> **INFORMATION PROVIDED**:
-*-*-

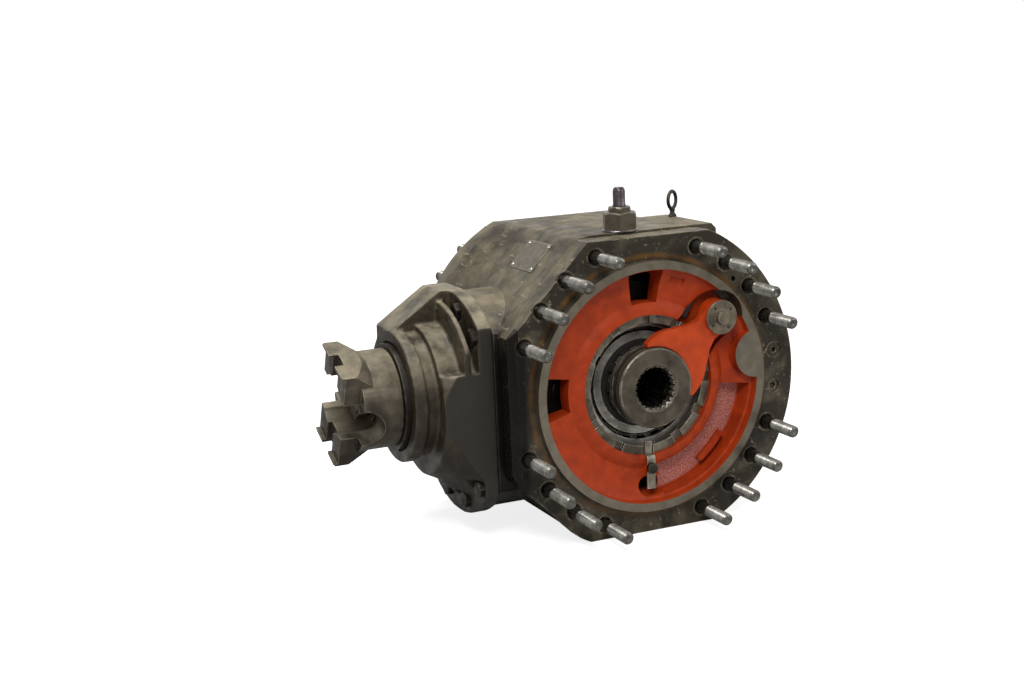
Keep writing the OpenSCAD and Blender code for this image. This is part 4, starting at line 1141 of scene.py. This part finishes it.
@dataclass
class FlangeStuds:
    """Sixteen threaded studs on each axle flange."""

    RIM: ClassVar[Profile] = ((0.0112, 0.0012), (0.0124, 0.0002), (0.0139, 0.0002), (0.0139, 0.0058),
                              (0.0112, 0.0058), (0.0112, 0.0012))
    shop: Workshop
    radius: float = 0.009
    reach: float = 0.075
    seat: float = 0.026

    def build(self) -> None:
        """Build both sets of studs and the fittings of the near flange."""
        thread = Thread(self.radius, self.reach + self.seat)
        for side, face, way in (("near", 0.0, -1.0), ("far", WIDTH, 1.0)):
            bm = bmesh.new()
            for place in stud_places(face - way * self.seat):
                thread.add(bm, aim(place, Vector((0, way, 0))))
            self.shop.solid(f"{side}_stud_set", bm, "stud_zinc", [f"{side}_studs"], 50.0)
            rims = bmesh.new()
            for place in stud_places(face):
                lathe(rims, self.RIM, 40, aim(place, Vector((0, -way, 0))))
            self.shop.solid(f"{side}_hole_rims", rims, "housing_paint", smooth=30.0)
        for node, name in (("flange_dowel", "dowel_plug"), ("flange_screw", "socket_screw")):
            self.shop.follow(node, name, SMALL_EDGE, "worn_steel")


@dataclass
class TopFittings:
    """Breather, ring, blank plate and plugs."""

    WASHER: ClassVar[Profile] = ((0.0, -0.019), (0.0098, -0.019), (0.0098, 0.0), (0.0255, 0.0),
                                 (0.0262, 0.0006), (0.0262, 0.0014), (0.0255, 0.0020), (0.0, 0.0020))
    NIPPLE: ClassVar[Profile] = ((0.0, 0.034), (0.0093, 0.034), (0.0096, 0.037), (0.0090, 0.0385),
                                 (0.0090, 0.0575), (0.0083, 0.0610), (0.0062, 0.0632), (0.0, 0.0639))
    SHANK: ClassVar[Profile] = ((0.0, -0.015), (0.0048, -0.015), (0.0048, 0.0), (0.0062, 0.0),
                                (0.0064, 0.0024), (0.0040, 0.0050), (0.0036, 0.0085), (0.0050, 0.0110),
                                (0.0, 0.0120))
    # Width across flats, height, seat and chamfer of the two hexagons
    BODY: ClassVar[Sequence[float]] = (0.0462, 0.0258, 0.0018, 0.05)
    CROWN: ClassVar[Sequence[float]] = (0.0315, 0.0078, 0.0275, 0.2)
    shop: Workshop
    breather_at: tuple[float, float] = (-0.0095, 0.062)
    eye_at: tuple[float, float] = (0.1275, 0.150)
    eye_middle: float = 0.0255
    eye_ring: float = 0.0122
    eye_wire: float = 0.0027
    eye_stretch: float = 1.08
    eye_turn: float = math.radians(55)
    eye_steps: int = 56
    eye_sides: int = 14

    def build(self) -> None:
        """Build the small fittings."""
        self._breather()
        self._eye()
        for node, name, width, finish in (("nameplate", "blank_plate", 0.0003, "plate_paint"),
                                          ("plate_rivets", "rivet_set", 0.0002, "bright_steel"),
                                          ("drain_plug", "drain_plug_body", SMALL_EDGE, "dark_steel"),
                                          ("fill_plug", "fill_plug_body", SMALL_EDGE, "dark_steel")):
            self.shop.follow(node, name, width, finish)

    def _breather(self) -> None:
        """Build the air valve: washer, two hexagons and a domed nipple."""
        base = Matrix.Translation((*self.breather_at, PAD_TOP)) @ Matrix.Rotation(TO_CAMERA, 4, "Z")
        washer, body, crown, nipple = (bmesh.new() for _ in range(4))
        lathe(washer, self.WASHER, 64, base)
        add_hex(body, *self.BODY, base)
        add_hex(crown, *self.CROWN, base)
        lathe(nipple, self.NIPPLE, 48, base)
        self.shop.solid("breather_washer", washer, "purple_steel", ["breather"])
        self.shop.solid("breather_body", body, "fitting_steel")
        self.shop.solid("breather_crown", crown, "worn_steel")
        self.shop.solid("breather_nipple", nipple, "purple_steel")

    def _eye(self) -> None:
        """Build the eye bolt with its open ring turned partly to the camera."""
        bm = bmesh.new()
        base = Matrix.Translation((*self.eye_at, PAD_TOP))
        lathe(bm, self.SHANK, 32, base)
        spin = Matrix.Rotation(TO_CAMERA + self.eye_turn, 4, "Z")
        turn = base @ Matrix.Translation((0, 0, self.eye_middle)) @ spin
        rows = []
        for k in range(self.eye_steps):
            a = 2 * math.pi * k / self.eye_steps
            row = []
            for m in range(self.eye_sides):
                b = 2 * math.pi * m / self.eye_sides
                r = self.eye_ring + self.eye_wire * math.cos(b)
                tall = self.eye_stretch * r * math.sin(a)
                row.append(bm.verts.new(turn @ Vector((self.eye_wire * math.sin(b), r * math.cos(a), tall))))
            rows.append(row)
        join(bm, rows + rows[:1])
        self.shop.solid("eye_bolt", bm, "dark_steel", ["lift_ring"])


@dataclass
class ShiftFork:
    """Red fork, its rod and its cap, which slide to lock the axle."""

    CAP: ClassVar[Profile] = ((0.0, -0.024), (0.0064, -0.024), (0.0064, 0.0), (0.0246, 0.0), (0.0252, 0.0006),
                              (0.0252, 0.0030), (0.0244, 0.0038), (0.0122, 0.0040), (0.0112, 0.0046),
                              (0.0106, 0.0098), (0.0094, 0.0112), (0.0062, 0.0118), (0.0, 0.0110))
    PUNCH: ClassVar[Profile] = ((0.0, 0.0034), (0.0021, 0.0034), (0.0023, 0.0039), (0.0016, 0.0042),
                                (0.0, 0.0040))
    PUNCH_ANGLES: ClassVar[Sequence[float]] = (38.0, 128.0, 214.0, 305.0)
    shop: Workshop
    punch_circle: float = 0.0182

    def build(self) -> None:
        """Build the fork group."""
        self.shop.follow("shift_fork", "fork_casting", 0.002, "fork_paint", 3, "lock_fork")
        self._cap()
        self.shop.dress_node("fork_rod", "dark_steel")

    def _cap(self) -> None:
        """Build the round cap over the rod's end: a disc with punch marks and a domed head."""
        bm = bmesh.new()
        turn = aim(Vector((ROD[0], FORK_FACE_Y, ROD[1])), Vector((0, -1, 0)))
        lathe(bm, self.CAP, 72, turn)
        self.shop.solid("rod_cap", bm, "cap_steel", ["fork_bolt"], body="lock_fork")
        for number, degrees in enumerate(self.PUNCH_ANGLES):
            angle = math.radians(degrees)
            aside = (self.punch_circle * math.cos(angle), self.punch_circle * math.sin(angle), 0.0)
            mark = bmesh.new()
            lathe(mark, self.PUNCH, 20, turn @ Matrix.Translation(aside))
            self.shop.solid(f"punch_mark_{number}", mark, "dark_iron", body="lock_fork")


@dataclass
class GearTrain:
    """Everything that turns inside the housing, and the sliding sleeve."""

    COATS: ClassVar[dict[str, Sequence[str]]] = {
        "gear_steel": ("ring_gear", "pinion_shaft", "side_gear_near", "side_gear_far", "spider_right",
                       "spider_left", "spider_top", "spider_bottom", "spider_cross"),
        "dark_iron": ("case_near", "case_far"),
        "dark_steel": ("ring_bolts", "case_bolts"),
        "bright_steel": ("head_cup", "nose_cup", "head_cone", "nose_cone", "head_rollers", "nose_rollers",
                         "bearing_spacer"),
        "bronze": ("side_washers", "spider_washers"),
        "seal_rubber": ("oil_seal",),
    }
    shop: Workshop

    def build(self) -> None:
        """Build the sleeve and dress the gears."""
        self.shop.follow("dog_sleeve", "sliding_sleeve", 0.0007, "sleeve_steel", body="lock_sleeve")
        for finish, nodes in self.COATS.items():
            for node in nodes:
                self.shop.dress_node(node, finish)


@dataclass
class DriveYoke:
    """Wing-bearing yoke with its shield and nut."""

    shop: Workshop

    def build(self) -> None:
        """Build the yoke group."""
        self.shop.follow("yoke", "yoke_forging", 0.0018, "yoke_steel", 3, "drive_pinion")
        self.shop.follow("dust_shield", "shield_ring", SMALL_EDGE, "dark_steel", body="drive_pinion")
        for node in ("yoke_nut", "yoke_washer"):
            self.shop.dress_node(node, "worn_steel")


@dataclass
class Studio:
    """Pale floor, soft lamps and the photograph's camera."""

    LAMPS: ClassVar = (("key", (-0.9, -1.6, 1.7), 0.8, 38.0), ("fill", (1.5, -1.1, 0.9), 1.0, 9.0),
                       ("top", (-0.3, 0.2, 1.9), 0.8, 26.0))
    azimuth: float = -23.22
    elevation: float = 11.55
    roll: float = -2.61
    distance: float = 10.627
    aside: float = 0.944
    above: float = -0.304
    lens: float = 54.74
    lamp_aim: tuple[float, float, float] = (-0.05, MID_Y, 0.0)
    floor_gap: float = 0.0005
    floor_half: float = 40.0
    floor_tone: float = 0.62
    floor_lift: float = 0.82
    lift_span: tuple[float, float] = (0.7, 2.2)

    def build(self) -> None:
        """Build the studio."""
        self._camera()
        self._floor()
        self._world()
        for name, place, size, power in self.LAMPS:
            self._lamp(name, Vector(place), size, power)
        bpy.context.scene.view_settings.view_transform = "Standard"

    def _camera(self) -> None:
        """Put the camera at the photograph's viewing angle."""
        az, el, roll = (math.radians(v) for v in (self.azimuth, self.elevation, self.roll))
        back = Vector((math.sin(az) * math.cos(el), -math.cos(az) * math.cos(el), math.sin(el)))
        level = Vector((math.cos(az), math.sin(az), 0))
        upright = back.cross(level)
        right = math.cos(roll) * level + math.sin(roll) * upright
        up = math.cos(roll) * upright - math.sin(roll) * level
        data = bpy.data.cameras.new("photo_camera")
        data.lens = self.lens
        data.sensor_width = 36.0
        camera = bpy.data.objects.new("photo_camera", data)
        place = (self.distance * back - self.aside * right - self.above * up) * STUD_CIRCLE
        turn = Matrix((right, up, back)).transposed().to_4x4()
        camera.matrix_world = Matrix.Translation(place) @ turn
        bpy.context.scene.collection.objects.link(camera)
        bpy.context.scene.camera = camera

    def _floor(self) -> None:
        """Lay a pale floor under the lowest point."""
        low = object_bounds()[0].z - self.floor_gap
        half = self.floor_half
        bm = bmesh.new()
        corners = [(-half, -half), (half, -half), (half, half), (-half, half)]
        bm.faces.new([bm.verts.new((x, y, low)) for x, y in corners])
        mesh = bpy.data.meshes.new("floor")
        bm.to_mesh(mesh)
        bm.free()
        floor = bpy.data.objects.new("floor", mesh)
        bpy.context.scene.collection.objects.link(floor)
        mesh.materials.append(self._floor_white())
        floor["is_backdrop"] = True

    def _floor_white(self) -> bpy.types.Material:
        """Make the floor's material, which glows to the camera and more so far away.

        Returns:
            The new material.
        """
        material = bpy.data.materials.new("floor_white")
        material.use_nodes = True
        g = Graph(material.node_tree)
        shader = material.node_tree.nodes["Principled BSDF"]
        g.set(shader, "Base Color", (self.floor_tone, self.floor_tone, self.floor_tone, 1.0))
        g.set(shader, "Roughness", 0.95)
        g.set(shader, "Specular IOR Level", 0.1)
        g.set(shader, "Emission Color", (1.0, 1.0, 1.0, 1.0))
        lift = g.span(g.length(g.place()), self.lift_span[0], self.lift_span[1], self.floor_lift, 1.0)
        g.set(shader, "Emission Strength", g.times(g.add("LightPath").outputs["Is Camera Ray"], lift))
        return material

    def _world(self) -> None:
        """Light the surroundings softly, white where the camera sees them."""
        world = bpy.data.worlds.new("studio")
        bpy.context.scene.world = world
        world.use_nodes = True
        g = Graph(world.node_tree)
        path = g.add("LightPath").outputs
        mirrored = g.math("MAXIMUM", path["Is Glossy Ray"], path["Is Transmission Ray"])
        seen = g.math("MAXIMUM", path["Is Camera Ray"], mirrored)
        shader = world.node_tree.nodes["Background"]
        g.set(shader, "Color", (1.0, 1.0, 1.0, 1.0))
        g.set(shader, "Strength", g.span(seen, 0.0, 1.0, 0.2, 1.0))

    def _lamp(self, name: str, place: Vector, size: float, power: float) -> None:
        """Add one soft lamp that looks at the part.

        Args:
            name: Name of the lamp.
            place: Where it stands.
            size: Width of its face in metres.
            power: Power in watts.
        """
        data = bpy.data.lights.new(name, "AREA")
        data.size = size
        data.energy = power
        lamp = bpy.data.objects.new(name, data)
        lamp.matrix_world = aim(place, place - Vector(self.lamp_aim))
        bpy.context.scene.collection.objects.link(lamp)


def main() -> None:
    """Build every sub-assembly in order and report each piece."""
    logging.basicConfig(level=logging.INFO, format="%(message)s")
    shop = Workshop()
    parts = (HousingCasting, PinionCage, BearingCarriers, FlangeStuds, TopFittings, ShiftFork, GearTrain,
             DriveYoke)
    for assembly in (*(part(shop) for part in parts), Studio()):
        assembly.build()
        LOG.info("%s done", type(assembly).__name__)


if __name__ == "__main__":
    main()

-*-*-

> **WHAT IS NEEDED**: Quote exactly the opening line of the material above and every line after it, up to and including the line that contains "ring, blank plate".

> **EXPECTED OUTPUT**:
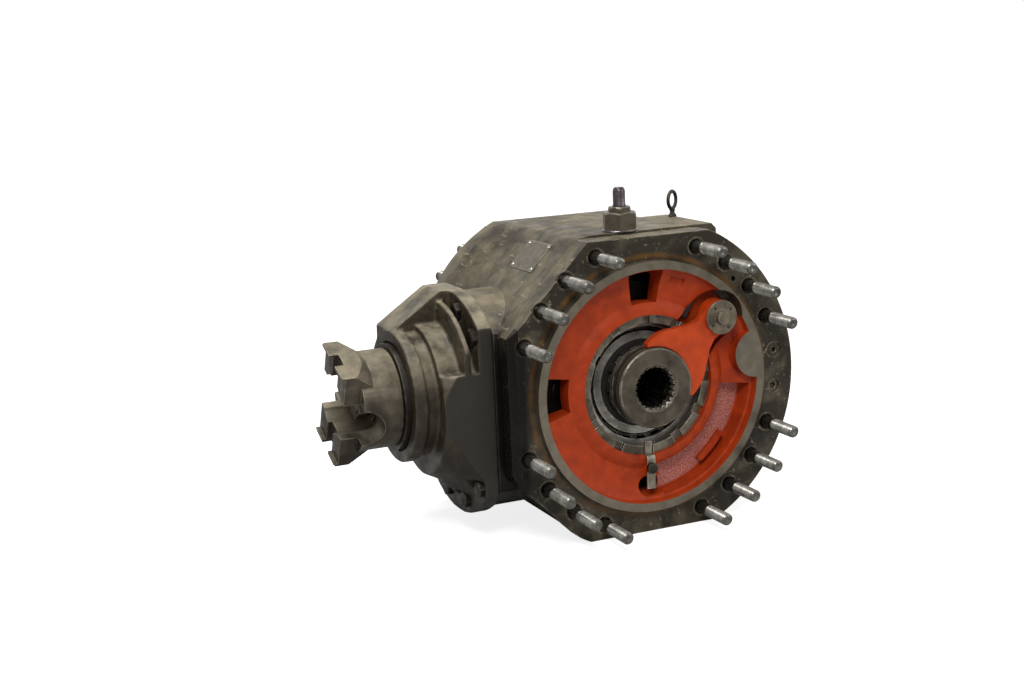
Keep writing the OpenSCAD and Blender code for this image. This is part 4, starting at line 1141 of scene.py. This part finishes it.
@dataclass
class FlangeStuds:
    """Sixteen threaded studs on each axle flange."""

    RIM: ClassVar[Profile] = ((0.0112, 0.0012), (0.0124, 0.0002), (0.0139, 0.0002), (0.0139, 0.0058),
                              (0.0112, 0.0058), (0.0112, 0.0012))
    shop: Workshop
    radius: float = 0.009
    reach: float = 0.075
    seat: float = 0.026

    def build(self) -> None:
        """Build both sets of studs and the fittings of the near flange."""
        thread = Thread(self.radius, self.reach + self.seat)
        for side, face, way in (("near", 0.0, -1.0), ("far", WIDTH, 1.0)):
            bm = bmesh.new()
            for place in stud_places(face - way * self.seat):
                thread.add(bm, aim(place, Vector((0, way, 0))))
            self.shop.solid(f"{side}_stud_set", bm, "stud_zinc", [f"{side}_studs"], 50.0)
            rims = bmesh.new()
            for place in stud_places(face):
                lathe(rims, self.RIM, 40, aim(place, Vector((0, -way, 0))))
            self.shop.solid(f"{side}_hole_rims", rims, "housing_paint", smooth=30.0)
        for node, name in (("flange_dowel", "dowel_plug"), ("flange_screw", "socket_screw")):
            self.shop.follow(node, name, SMALL_EDGE, "worn_steel")


@dataclass
class TopFittings:
    """Breather, ring, blank plate and plugs."""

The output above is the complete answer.